Are Santa

Are Santa

Susan Cosier
Published: 12/10/2009

Peary Caribou © J Nagy/GNWT

Just as Santa is making his list and checking it twice, Dasher and Dancer’s brethren may need a boost from the Endangered Species Act. Populations of peary and dolphin-union caribou, better known as reindeer, are significantly lower than they were just a few decades ago, a result of severe weather events and climate change. To protect the species, the International Fund for Animal Welfare (IFAW) filed a petition in September asking the Fish and Wildlife Service to list the species under the ESA. The deadline for the government to respond is just in time for Christmas.

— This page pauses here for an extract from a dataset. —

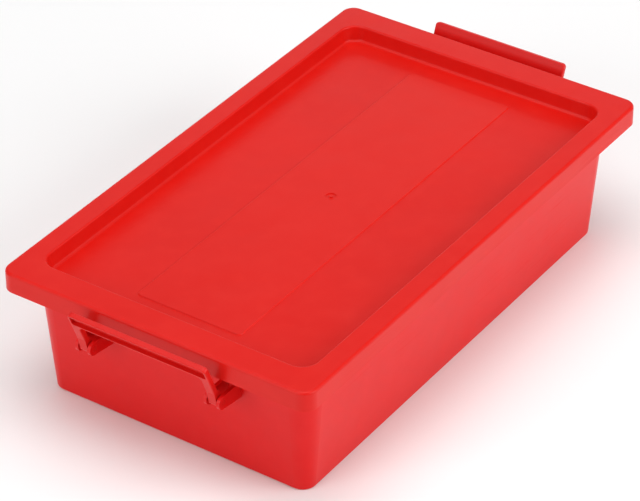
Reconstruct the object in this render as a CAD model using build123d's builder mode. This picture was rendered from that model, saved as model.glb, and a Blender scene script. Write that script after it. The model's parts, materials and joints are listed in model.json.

“The current science we’ve seen show that caribou are affected by climate change throughout their circumpolar region,” says Nathan Herschler, a legal fellow with IFAW. “What we’re seeing right now that is that extreme weather events are really increasing, freezing rain effectively locking them out of their food sources,” like lichen, he says.

Peary caribou, which have been most severely affected, are the bellwether of change, he says. In the late 1960s, there were as many as 50,000 individuals roaming the Canadian Arctic. Now, just 50 years later, there are an estimated 7,800. That may not seem like a small number when Santa only needs eight to pull his sleigh, but if the genetic pool gets too small, there may not be enough diversity to keep the population viable.

Other pressures like oil development, mining, and over harvesting are also threatening the reindeer. Combined with climate change, those factors could prove lethal for Rudolph’s descendants.

“Listing the species under the Endangered Species Act will not only bring international awareness to the plight of these species, but will also impose restrictions on the importation of either the animal or its parts, heightening and hopefully acting as a catalyst for global action to save them from extinction,” reads the press release.

“We would hope that he FWS recognizes the science that we’ve presented them and list the species as endangered under the ESA,” says Herschler. We’re gonna find out if they’re naughty or nice on December 16th.